■ Listed records ■
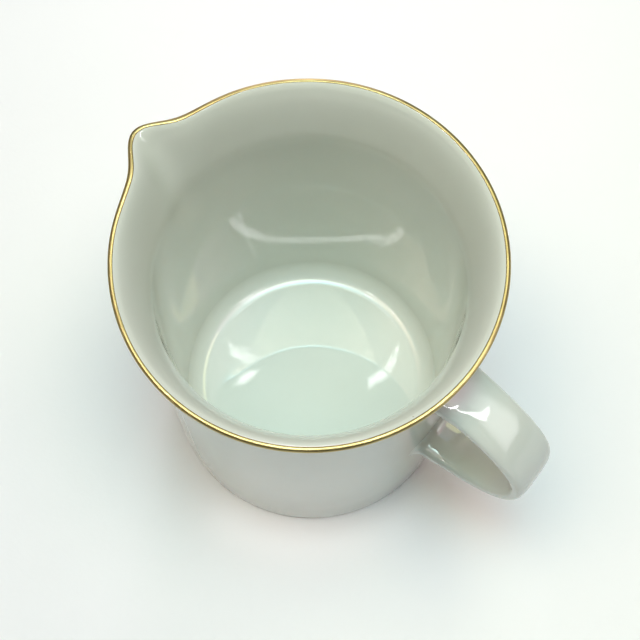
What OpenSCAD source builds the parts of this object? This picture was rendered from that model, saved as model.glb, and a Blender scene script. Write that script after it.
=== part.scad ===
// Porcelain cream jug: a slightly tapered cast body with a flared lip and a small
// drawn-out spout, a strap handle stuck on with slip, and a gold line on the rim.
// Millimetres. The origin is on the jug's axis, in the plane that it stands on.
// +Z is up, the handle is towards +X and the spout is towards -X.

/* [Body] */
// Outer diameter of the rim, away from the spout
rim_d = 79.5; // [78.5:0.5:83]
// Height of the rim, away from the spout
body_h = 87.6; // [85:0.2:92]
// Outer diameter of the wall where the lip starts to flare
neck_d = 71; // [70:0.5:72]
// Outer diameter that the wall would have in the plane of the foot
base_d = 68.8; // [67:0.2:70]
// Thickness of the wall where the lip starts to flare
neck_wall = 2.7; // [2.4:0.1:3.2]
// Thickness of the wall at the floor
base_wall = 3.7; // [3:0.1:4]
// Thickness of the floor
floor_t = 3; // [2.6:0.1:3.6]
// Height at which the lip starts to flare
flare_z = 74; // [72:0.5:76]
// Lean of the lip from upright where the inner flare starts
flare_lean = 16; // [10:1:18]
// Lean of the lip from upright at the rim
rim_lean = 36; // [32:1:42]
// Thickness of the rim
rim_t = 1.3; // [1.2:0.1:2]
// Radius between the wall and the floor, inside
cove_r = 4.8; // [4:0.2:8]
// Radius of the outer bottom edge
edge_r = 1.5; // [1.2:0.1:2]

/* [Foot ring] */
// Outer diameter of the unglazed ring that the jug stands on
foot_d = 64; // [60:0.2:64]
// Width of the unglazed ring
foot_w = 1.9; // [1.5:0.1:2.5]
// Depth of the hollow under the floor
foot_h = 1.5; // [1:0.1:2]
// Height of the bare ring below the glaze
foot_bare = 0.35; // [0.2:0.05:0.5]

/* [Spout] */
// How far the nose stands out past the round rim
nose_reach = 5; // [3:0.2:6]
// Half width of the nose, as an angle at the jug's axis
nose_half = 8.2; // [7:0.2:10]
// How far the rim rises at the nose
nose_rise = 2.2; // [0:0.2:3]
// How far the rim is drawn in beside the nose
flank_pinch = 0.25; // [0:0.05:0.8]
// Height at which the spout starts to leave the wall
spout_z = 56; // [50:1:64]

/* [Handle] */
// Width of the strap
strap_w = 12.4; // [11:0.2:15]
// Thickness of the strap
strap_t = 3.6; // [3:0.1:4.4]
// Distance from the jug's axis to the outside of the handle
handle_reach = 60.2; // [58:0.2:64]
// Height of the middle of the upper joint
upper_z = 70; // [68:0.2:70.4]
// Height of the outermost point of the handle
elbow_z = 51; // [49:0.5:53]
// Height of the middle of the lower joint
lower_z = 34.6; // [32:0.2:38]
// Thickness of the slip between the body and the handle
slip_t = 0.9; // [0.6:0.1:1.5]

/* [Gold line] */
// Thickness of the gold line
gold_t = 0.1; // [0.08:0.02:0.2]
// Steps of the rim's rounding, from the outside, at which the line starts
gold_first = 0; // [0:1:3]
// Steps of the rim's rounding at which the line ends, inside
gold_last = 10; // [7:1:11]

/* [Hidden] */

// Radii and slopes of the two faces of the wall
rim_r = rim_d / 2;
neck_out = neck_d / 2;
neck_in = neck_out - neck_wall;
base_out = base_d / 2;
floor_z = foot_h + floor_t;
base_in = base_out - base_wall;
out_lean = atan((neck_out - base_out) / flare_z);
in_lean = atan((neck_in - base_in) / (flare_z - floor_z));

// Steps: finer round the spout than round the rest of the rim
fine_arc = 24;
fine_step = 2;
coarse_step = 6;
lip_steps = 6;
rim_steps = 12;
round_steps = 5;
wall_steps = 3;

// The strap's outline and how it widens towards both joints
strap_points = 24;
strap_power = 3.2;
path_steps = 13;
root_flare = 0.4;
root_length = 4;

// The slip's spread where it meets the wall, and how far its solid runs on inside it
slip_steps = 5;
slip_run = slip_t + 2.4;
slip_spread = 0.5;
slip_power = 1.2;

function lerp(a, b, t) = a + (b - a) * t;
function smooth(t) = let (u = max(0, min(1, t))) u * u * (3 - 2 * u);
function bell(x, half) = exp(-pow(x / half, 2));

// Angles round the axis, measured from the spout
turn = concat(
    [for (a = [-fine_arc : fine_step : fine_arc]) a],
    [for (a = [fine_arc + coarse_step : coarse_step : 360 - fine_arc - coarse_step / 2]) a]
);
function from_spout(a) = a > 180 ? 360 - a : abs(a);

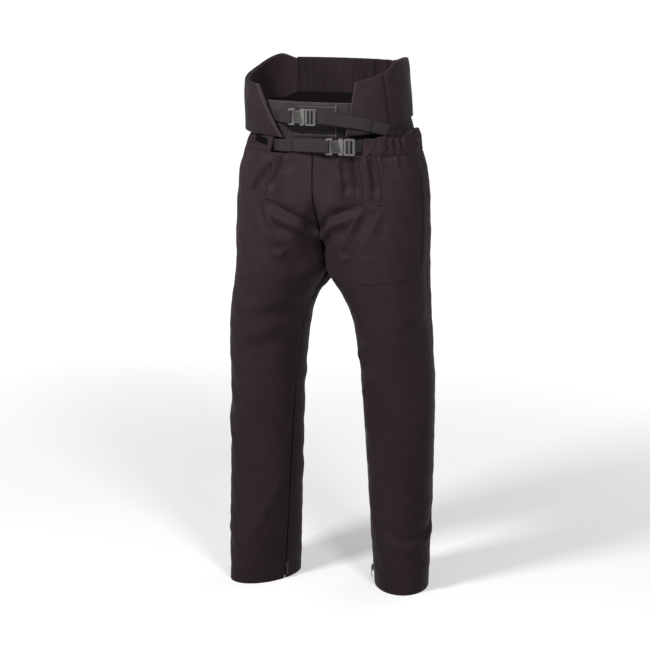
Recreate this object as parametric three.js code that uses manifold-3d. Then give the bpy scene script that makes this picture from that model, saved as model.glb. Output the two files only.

■ Written problem ■
What do the records say? Quote them all exactly.

■ Correct response ■
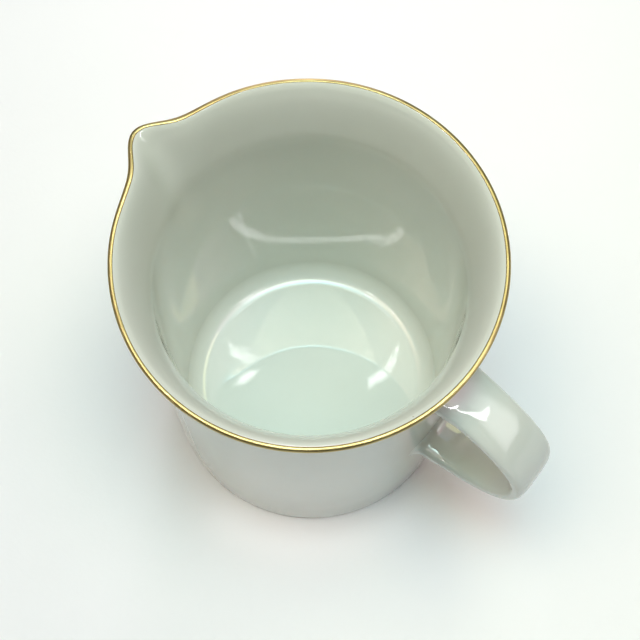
What OpenSCAD source builds the parts of this object? This picture was rendered from that model, saved as model.glb, and a Blender scene script. Write that script after it.
=== part.scad ===
// Porcelain cream jug: a slightly tapered cast body with a flared lip and a small
// drawn-out spout, a strap handle stuck on with slip, and a gold line on the rim.
// Millimetres. The origin is on the jug's axis, in the plane that it stands on.
// +Z is up, the handle is towards +X and the spout is towards -X.

/* [Body] */
// Outer diameter of the rim, away from the spout
rim_d = 79.5; // [78.5:0.5:83]
// Height of the rim, away from the spout
body_h = 87.6; // [85:0.2:92]
// Outer diameter of the wall where the lip starts to flare
neck_d = 71; // [70:0.5:72]
// Outer diameter that the wall would have in the plane of the foot
base_d = 68.8; // [67:0.2:70]
// Thickness of the wall where the lip starts to flare
neck_wall = 2.7; // [2.4:0.1:3.2]
// Thickness of the wall at the floor
base_wall = 3.7; // [3:0.1:4]
// Thickness of the floor
floor_t = 3; // [2.6:0.1:3.6]
// Height at which the lip starts to flare
flare_z = 74; // [72:0.5:76]
// Lean of the lip from upright where the inner flare starts
flare_lean = 16; // [10:1:18]
// Lean of the lip from upright at the rim
rim_lean = 36; // [32:1:42]
// Thickness of the rim
rim_t = 1.3; // [1.2:0.1:2]
// Radius between the wall and the floor, inside
cove_r = 4.8; // [4:0.2:8]
// Radius of the outer bottom edge
edge_r = 1.5; // [1.2:0.1:2]

/* [Foot ring] */
// Outer diameter of the unglazed ring that the jug stands on
foot_d = 64; // [60:0.2:64]
// Width of the unglazed ring
foot_w = 1.9; // [1.5:0.1:2.5]
// Depth of the hollow under the floor
foot_h = 1.5; // [1:0.1:2]
// Height of the bare ring below the glaze
foot_bare = 0.35; // [0.2:0.05:0.5]

/* [Spout] */
// How far the nose stands out past the round rim
nose_reach = 5; // [3:0.2:6]
// Half width of the nose, as an angle at the jug's axis
nose_half = 8.2; // [7:0.2:10]
// How far the rim rises at the nose
nose_rise = 2.2; // [0:0.2:3]
// How far the rim is drawn in beside the nose
flank_pinch = 0.25; // [0:0.05:0.8]
// Height at which the spout starts to leave the wall
spout_z = 56; // [50:1:64]

/* [Handle] */
// Width of the strap
strap_w = 12.4; // [11:0.2:15]
// Thickness of the strap
strap_t = 3.6; // [3:0.1:4.4]
// Distance from the jug's axis to the outside of the handle
handle_reach = 60.2; // [58:0.2:64]
// Height of the middle of the upper joint
upper_z = 70; // [68:0.2:70.4]
// Height of the outermost point of the handle
elbow_z = 51; // [49:0.5:53]
// Height of the middle of the lower joint
lower_z = 34.6; // [32:0.2:38]
// Thickness of the slip between the body and the handle
slip_t = 0.9; // [0.6:0.1:1.5]

/* [Gold line] */
// Thickness of the gold line
gold_t = 0.1; // [0.08:0.02:0.2]
// Steps of the rim's rounding, from the outside, at which the line starts
gold_first = 0; // [0:1:3]
// Steps of the rim's rounding at which the line ends, inside
gold_last = 10; // [7:1:11]

/* [Hidden] */

// Radii and slopes of the two faces of the wall
rim_r = rim_d / 2;
neck_out = neck_d / 2;
neck_in = neck_out - neck_wall;
base_out = base_d / 2;
floor_z = foot_h + floor_t;
base_in = base_out - base_wall;
out_lean = atan((neck_out - base_out) / flare_z);
in_lean = atan((neck_in - base_in) / (flare_z - floor_z));

// Steps: finer round the spout than round the rest of the rim
fine_arc = 24;
fine_step = 2;
coarse_step = 6;
lip_steps = 6;
rim_steps = 12;
round_steps = 5;
wall_steps = 3;

// The strap's outline and how it widens towards both joints
strap_points = 24;
strap_power = 3.2;
path_steps = 13;
root_flare = 0.4;
root_length = 4;

// The slip's spread where it meets the wall, and how far its solid runs on inside it
slip_steps = 5;
slip_run = slip_t + 2.4;
slip_spread = 0.5;
slip_power = 1.2;

function lerp(a, b, t) = a + (b - a) * t;
function smooth(t) = let (u = max(0, min(1, t))) u * u * (3 - 2 * u);
function bell(x, half) = exp(-pow(x / half, 2));

// Angles round the axis, measured from the spout
turn = concat(
    [for (a = [-fine_arc : fine_step : fine_arc]) a],
    [for (a = [fine_arc + coarse_step : coarse_step : 360 - fine_arc - coarse_step / 2]) a]
);
function from_spout(a) = a > 180 ? 360 - a : abs(a);

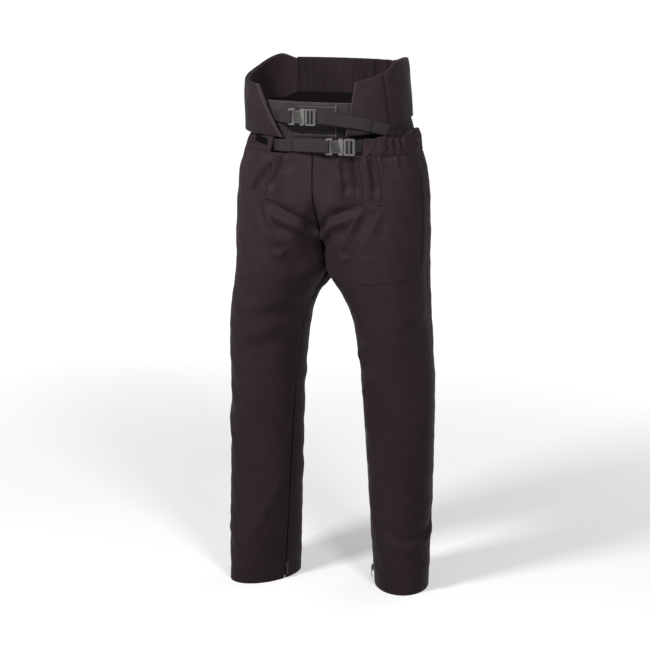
Recreate this object as parametric three.js code that uses manifold-3d. Then give the bpy scene script that makes this picture from that model, saved as model.glb. Output the two files only.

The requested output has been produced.